今回はベンチマークを上回る投資成果を目指すアクティブ運用とベンチマークに連動する投資成果を目指すパッシブ運用について話します。

4月にS&P社からSPIVA日本スコアカードと呼ばれるアクティブ運用投資信託のパフォーマンス測定結果が示されました。年2回公表されるデータですが、直近分は2022年末までの国内で取り扱われている株式ファンドについて日本から新興国まで、各アクティブファンドが対象ベンチマークに劣後(アンダーパフォーム)した割合を集計しています。

【アクティブファンドが参照指数にアンダーパフォームした割合】

  1年 3年 5年 10年
日本大型株 68% 77% 90% 82%
日本中小型株 75% 50% 47% 52%
全ての日本株 70% 71% 82% 73%
米国株 53% 90% 95% 91%
グローバル株 71% 82% 82% 95%
国際株 42% 87% 96% 96%
新興国株 80% 88% 91% 100%
(期間1年は2022年、3年は2022年末までの3年を示す。S&P社レポートから小数点以下四捨五入し筆者作成)

長期投資の観点から過去10年に着目すると、日本中小型株でアンダーパフォーマンスの割合が半分程度と相対的に低位ですが、総じてベンチマークに勝つのは難しいことが分かります。新興国株に至っては過去10年で100%が劣後しています。

投資信託協会によると信託報酬はアクティブファンド平均年1.14% vs インデックス0.38%です(2023年3月末)。コストの高さがある分アウトパフォームが難しくなる点はあるでしょう。また過去10年のアクティブファンドの生存率は全ての日本株ファンドで62%、米国株で56%、新興国株では30%と勝ち続けることの難しさが伺えます。

では長期資産形成にはパッシブファンドが有利なのでしょうか?まずこの集計に含まれるアクティブファンドは玉石混交です。パッシブ投資と大差無いながらアクティブを名乗りコストが高いファンドが含まれる可能性があります。

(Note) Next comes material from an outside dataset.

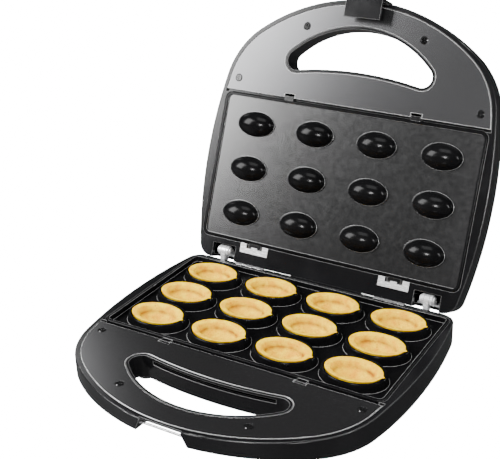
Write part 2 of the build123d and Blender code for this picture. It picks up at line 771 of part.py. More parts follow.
hinge_slots = [(side * HINGE_X, HINGE_SLOT_Y) for side in (-1, 1)]
base_bracket, base_bracket_spots = bracket_pair(
    base,
    BASE_REAR_Y,
    (Align.MIN, Align.CENTER),
    BASE_BRACKET_NEAR,
    BASE_BRACKET_FAR,
    (0,),
    BASE_EAR_THICK,
)
lid_ear_x = BASE_EAR_THICK / 2 + EAR_GAP + LID_EAR_THICK / 2
lid_bracket, lid_bracket_spots = bracket_pair(
    lid,
    LID_REAR_Y - WALL,
    (Align.MAX, Align.CENTER),
    LID_BRACKET_NEAR,
    LID_BRACKET_FAR,
    (-lid_ear_x, lid_ear_x),
    LID_EAR_THICK,
)

with BuildPart() as base_shell:
    add(
        moulded_half(
            base,
            base_outside.part,
            base_hollow.part,
            BASE_REAR_Y,
            LOWER_FLOOR,
            LOWER_REFLECTOR,
            BASE_REAR_TAB,
        )
    )
    add(pocket_block(base, base_outside.part, bay_profile.sketch, BAY_REAR_Y, WALL))
    add(pocket_block(base, base_outside.part, bay_profile.sketch, BAY_REAR_Y, 0), mode=Mode.SUBTRACT)
    add(nose_nick(base, BAY_START), mode=Mode.SUBTRACT)
    with BuildSketch(side_of(base)):
        with Locations((CATCH_Y, CATCH_DEPTH)):
            Circle(CATCH_RADIUS + PIN_FIT)
    extrude(amount=CATCH_HALF_X + PIN_FIT, both=True, mode=Mode.SUBTRACT)
    with BuildSketch(across(base, BASE_REAR_Y, -1)):
        with Locations(*base_bracket_spots):
            Circle(BRACKET_SCREW_HOLE)
    extrude(amount=WALL, mode=Mode.SUBTRACT)
    with BuildSketch(across(base, BOX_REAR_Y, -1)):
        with Locations((0, GLAND_DEPTH)):
            Circle(GLAND_BARREL)
    extrude(amount=WALL, mode=Mode.SUBTRACT)
    with BuildSketch(base.offset(BASE_CROWN_DEPTH)):
        with Locations(*foot_spots):
            Circle(FOOT_PEG)
    extrude(amount=-FOOT_SINK, mode=Mode.SUBTRACT)
base_shell.part.label = "base_shell"
export_step(base_shell.part, "parts/base_shell.step")

# Lid housing, with a pocket for the latch, slots for the hinge ears and holes for the lamps
pocket_start = trim_seat + POCKET_ROOF
with BuildSketch(mode=Mode.PRIVATE) as pocket_profile:
    with Locations((0, pocket_start)):
        Rectangle(2 * POCKET_HALF_X, 2 * SKIRT_DEPTH, align=(Align.CENTER, Align.MIN))
lamp_spots = [(side * LAMP_X, LAMP_Y) for side in (-1, 1)]
lid_outside = filled_half(lid, LID_REAR_Y, lid_crown)
with BuildPart() as lid_shell:
    add(
        moulded_half(
            lid,
            lid_outside,
            filled_half(lid, LID_REAR_Y, lid_crown, WALL),
            LID_REAR_Y,
            UPPER_FLOOR,
            UPPER_REFLECTOR,
            TAB_LENGTH,
        )
    )
    add(pocket_block(lid, lid_outside, pocket_profile.sketch, POCKET_REAR_Y, WALL))
    add(pocket_block(lid, lid_outside, pocket_profile.sketch, POCKET_REAR_Y, 0), mode=Mode.SUBTRACT)
    add(nose_nick(lid, pocket_start), mode=Mode.SUBTRACT)
    with BuildSketch(side_of(lid)):
        with Locations((LATCH_PIVOT_Y, LATCH_PIVOT_DEPTH)):
            Circle(LATCH_PIN_RADIUS + PIN_FIT)
    extrude(amount=POCKET_HALF_X + WALL, both=True, mode=Mode.SUBTRACT)
    with BuildSketch(lid):
        with Locations(*hinge_slots):
            Rectangle(2 * HINGE_SLOT_HALF, LID_REAR_Y, align=(Align.CENTER, Align.MIN))
    extrude(amount=LID_BRACKET_NEAR, mode=Mode.SUBTRACT)
    with BuildSketch(across(lid, LID_REAR_Y - WALL, 1)):
        with Locations(*lid_bracket_spots):
            Circle(BRACKET_SCREW_HOLE)
    extrude(amount=WALL - SCREW_SKIN, mode=Mode.SUBTRACT)
    with BuildSketch(lid.offset(LID_CROWN_DEPTH)):
        with Locations(*lamp_spots):
            Circle(LENS_BARREL)
    extrude(amount=-WALL, mode=Mode.SUBTRACT)
lid_shell.part.label = "lid_shell"
export_step(lid_shell.part, "parts/lid_shell.step")

# Trim panels and the screws that hold them
with BuildPart() as base_trim:
    add(trim_panel(base))
base_trim.part.label = "base_trim"
export_step(base_trim.part, "parts/base_trim.step")

with BuildPart() as lid_trim:
    add(trim_panel(lid))
lid_trim.part.label = "lid_trim"
export_step(lid_trim.part, "parts/lid_trim.step")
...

アクティブファンドとは付加価値を追求する投資哲学があり、時に投資銘柄への配分が集中するなど参照指数との構成比率が大いに異なる(べき)ものです。その哲学に共感できるかは大事な判断基準となりますし、手数料が高くてもその価値には注目です。また東証が資本コストや株価を意識した経営の実現に向けた対応を要請する中で、変化する企業を捉えるポテンシャルはアクティブ運用に期待されるところです。

4月に金融庁から出された資産運用業高度化プログレスレポート2023によると、機関投資家は市場連動のパッシブ運用の組入割合が高いものの、アクティブ運用は調査活動によって中長期的に成長性の高い企業を発掘し、選別するという、重要な価格発見機能を担っている、とされました。日本株の成績は先ほどのデータでも相対的に良好な中でアクティブ運用の拡大余地は大きいです。

なお債券ファンドではアクティブ運用の勝率が株式の場合より高いとの分析があります。参照指数に非効率性があり、逆にアクティブ運用には収益機会となる場合や、参照指数は過度に銘柄の入れ替えが起きる、またアクティブ運用はデリバティブを活用してアルファが追求できるなどと言われています。

アクティブファンドは手数料面などで敬遠されがちですが、パッシブでは捕捉しきれない領域への運用手段として魅力的です。過去は将来を約束するものでは無いですが、先ほどの生存率の低さを見ても、ある程度これまでのパフォーマンスは参考に見るべきでしょう。投資哲学面で共感できるものや興味ある分野への投資を通じて、世界をより身近に感じられるのも魅力ではないでしょうか。

欧米で先行するアクティブ型のETFについて日本でも導入が議論されており、6月下旬にパッシブETFに限定する今の上場ルールの改正が見込まれています。こちらはETFなのでコスト面でより魅力的となるかもしれませんし、今後の展開が注目されます。